>> start Data excerpts

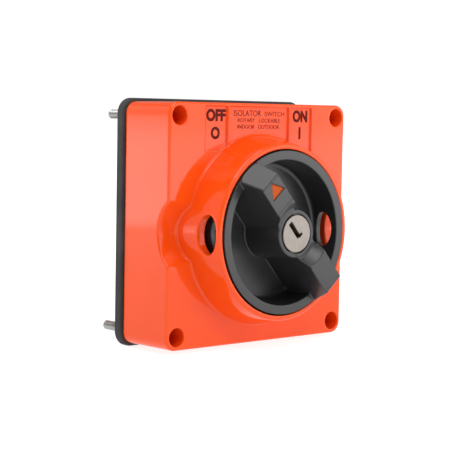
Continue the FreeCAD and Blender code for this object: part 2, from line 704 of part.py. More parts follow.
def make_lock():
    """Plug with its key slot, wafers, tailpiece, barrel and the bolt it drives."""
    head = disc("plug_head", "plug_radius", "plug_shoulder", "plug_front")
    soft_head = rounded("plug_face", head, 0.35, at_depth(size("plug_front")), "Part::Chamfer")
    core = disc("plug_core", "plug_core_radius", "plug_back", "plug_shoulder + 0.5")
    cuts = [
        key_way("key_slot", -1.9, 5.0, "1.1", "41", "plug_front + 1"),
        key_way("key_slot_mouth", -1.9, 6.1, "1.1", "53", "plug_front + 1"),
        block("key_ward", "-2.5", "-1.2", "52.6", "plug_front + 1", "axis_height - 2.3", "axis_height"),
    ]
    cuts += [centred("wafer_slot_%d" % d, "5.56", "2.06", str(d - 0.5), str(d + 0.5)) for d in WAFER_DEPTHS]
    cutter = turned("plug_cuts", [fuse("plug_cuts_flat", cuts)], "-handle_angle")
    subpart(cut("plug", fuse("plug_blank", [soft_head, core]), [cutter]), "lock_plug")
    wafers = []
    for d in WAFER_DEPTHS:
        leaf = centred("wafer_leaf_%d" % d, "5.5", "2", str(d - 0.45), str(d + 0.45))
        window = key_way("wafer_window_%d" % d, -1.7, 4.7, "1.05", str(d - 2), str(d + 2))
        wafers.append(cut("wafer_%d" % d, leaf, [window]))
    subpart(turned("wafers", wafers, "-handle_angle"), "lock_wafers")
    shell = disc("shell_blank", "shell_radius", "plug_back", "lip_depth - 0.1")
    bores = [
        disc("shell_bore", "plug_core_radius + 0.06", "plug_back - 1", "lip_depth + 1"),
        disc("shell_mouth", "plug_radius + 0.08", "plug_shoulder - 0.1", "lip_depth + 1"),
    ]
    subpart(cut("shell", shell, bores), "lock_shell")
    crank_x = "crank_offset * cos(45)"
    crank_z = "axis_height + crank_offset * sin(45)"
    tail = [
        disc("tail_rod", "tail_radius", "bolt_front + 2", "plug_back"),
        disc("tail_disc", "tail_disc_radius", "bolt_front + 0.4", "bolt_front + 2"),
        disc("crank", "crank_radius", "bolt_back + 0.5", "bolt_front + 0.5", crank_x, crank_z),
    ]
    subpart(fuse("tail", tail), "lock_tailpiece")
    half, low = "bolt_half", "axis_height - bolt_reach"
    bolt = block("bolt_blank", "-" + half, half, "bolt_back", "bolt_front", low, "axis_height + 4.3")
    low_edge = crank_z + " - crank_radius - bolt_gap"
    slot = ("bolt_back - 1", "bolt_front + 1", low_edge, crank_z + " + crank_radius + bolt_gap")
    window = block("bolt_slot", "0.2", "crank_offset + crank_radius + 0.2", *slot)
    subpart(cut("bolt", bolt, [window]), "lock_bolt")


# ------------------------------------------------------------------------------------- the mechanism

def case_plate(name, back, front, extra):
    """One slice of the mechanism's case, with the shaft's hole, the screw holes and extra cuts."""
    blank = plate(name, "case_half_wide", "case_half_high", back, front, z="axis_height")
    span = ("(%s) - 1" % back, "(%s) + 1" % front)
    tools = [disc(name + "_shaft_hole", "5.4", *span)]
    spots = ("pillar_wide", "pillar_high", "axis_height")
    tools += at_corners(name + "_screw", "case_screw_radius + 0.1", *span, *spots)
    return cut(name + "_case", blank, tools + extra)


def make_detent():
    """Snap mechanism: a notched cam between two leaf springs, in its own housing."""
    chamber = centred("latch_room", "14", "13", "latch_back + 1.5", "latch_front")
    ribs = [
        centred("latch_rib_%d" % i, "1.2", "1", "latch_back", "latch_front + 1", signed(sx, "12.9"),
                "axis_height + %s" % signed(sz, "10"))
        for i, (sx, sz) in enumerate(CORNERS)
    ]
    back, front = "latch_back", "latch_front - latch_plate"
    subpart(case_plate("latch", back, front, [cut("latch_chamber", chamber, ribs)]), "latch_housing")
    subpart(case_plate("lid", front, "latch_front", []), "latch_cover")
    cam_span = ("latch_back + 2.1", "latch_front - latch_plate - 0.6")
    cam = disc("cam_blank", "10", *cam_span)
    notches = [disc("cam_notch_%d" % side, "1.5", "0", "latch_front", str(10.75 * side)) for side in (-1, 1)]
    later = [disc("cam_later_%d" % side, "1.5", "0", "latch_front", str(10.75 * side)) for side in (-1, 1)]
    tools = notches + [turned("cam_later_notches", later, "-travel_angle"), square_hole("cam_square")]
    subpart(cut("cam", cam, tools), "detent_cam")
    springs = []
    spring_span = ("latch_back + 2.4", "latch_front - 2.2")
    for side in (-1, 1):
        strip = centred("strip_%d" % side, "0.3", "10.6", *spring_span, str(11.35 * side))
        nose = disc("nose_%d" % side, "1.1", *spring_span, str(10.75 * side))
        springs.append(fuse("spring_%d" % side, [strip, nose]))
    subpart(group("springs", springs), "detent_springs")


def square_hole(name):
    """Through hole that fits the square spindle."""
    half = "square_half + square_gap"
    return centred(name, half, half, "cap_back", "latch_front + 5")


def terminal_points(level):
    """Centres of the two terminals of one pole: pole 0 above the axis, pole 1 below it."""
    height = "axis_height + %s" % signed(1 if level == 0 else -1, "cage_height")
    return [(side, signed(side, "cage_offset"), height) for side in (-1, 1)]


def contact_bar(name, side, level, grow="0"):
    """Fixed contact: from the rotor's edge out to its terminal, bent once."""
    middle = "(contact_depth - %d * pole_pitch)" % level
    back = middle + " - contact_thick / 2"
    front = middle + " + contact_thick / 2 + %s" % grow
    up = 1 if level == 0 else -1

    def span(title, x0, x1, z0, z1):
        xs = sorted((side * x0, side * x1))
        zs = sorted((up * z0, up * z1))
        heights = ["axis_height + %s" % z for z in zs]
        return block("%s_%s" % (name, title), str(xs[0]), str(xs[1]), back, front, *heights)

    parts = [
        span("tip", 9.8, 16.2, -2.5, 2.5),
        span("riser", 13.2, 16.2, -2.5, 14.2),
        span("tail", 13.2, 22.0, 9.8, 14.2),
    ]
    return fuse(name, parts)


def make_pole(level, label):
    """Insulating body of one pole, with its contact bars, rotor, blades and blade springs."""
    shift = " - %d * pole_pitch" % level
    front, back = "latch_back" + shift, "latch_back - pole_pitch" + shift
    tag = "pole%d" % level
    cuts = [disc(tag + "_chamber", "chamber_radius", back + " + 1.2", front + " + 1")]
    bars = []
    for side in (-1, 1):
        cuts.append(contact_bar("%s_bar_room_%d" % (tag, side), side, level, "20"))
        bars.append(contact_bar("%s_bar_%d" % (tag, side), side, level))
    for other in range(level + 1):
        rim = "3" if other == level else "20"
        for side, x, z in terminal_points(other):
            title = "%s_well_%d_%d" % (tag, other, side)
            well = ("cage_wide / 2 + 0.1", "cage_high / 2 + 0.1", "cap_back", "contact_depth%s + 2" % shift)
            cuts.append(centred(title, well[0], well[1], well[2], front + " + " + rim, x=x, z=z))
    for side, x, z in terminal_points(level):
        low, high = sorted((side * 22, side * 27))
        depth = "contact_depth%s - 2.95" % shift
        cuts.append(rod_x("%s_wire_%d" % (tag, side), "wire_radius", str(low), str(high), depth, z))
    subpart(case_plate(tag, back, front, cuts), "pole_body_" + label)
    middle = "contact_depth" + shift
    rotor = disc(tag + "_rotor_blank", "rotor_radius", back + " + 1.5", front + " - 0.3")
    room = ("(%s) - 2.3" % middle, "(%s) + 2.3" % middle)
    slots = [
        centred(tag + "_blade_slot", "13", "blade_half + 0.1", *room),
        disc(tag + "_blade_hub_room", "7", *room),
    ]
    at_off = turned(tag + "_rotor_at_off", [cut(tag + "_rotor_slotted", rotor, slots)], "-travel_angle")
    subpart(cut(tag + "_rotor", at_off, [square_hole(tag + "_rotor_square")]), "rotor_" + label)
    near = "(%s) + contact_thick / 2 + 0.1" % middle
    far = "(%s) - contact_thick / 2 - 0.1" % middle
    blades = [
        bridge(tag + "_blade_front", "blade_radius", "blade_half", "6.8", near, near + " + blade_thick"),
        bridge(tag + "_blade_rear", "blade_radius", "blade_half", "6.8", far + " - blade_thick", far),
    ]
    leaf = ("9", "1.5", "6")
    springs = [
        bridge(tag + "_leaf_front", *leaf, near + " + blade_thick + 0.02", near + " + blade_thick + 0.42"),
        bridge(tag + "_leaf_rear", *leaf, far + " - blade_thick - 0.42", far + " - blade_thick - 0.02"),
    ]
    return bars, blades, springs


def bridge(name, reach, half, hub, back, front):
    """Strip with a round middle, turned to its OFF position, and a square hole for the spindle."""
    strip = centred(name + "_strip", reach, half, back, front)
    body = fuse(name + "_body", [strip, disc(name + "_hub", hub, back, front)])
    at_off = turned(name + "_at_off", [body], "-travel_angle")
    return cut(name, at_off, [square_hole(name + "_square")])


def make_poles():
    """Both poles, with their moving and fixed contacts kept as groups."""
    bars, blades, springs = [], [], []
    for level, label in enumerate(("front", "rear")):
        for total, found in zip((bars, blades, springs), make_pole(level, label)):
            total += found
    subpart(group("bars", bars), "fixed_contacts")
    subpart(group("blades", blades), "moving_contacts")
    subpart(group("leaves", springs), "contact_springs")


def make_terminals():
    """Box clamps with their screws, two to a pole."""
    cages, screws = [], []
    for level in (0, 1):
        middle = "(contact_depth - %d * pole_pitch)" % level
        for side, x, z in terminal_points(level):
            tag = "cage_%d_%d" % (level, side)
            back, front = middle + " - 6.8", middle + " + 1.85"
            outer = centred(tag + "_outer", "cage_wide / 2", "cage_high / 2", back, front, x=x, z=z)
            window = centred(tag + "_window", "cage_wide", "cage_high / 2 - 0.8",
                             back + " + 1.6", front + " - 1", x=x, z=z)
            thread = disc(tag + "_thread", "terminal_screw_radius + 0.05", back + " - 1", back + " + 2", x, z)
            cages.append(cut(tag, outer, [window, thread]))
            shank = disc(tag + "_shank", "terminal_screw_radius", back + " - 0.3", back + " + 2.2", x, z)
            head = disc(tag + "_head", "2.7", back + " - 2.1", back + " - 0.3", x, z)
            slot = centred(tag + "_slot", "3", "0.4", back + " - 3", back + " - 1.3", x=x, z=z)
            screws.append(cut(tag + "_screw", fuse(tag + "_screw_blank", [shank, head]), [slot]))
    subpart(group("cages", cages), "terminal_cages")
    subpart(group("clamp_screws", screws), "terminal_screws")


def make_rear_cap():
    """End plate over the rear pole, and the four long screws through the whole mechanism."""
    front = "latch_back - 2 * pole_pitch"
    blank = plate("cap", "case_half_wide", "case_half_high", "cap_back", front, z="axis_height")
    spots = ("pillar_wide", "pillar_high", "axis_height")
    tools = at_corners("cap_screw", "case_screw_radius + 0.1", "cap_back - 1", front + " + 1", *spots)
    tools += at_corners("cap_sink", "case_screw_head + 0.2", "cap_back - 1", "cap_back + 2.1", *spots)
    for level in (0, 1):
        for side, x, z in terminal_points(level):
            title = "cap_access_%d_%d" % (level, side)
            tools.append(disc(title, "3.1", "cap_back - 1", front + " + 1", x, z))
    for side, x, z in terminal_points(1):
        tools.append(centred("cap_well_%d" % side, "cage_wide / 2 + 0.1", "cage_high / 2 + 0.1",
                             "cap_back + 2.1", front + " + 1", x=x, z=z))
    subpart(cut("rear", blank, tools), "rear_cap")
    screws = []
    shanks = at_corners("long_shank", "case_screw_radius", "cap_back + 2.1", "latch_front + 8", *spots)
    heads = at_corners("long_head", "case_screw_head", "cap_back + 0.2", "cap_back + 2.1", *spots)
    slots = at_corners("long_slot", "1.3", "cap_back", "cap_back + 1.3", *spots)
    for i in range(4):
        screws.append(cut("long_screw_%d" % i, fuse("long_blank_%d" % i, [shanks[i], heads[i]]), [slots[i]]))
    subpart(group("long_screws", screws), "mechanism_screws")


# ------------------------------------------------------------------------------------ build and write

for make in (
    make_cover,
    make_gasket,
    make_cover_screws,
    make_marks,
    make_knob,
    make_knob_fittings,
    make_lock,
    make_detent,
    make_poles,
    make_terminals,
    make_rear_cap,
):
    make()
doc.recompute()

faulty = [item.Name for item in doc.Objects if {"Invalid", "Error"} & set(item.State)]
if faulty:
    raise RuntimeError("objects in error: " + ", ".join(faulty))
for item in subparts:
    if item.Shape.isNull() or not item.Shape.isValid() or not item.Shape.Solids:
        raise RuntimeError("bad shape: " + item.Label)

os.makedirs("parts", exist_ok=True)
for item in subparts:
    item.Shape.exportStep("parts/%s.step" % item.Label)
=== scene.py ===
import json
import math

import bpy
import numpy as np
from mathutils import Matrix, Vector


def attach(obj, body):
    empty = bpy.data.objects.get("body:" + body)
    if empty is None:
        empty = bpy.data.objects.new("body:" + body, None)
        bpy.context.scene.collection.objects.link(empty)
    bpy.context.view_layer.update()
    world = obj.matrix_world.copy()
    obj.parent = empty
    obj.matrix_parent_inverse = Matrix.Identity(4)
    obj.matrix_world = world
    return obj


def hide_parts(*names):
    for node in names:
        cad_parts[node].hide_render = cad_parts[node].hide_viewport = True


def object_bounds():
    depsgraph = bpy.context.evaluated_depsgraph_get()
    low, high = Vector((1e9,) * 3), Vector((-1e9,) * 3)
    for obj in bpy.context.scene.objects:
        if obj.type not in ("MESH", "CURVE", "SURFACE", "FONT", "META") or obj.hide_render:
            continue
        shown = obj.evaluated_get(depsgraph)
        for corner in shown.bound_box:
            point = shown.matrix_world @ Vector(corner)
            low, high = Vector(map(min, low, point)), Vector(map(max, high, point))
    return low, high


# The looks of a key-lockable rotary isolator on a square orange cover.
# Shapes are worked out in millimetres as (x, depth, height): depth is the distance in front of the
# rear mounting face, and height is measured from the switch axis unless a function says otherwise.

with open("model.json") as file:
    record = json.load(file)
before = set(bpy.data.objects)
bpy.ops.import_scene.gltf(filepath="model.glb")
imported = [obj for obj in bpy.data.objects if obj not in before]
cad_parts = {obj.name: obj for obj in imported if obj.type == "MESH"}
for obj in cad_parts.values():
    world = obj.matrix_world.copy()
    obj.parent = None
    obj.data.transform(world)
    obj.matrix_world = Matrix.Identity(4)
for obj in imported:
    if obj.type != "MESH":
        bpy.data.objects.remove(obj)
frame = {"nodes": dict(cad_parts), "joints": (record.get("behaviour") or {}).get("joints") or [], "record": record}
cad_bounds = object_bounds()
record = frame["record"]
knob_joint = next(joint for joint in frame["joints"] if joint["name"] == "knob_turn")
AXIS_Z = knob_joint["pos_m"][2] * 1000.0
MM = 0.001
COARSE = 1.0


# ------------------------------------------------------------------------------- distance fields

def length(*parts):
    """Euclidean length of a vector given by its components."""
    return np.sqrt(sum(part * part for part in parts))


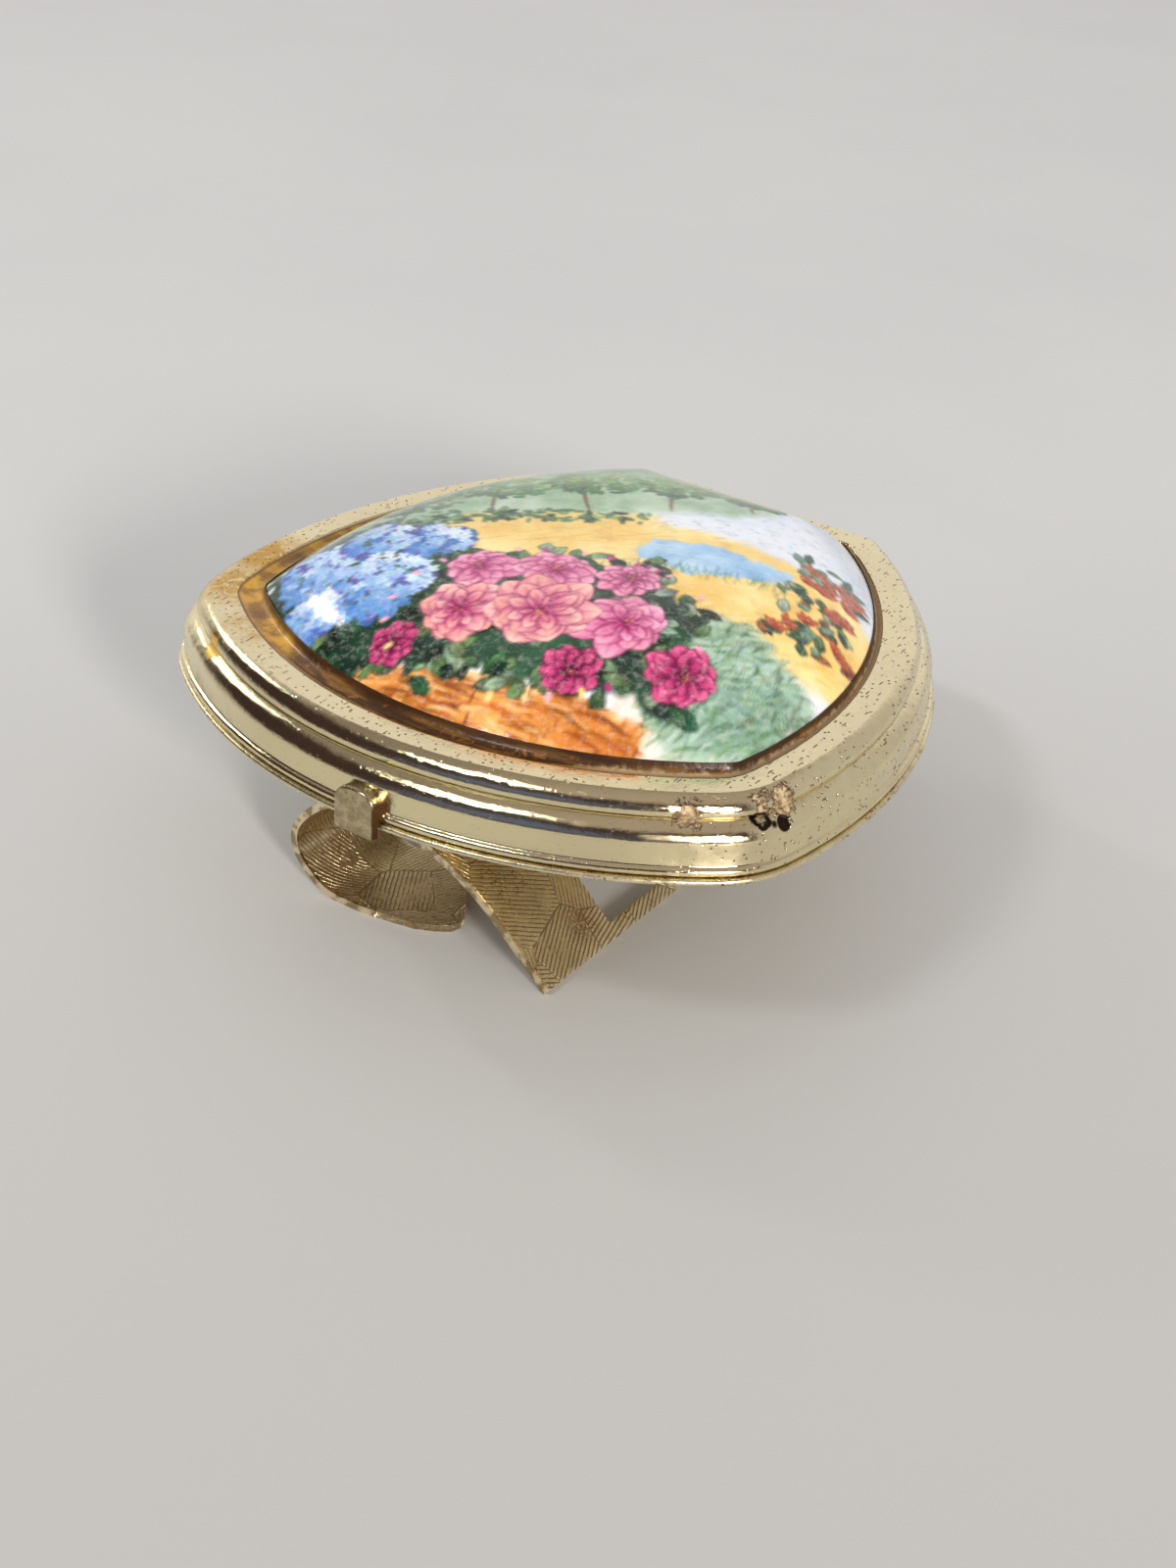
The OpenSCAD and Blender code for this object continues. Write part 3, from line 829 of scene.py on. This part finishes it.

>> end Data excerpts

● What to produce: Retype only what lies between the line bearing "faulty = [item.Name" and the line bearing "obj.parent = empty", keeping both of those lines.

● Exercise output:
faulty = [item.Name for item in doc.Objects if {"Invalid", "Error"} & set(item.State)]
if faulty:
    raise RuntimeError("objects in error: " + ", ".join(faulty))
for item in subparts:
    if item.Shape.isNull() or not item.Shape.isValid() or not item.Shape.Solids:
        raise RuntimeError("bad shape: " + item.Label)

os.makedirs("parts", exist_ok=True)
for item in subparts:
    item.Shape.exportStep("parts/%s.step" % item.Label)
=== scene.py ===
import json
import math

import bpy
import numpy as np
from mathutils import Matrix, Vector


def attach(obj, body):
    empty = bpy.data.objects.get("body:" + body)
    if empty is None:
        empty = bpy.data.objects.new("body:" + body, None)
        bpy.context.scene.collection.objects.link(empty)
    bpy.context.view_layer.update()
    world = obj.matrix_world.copy()
    obj.parent = empty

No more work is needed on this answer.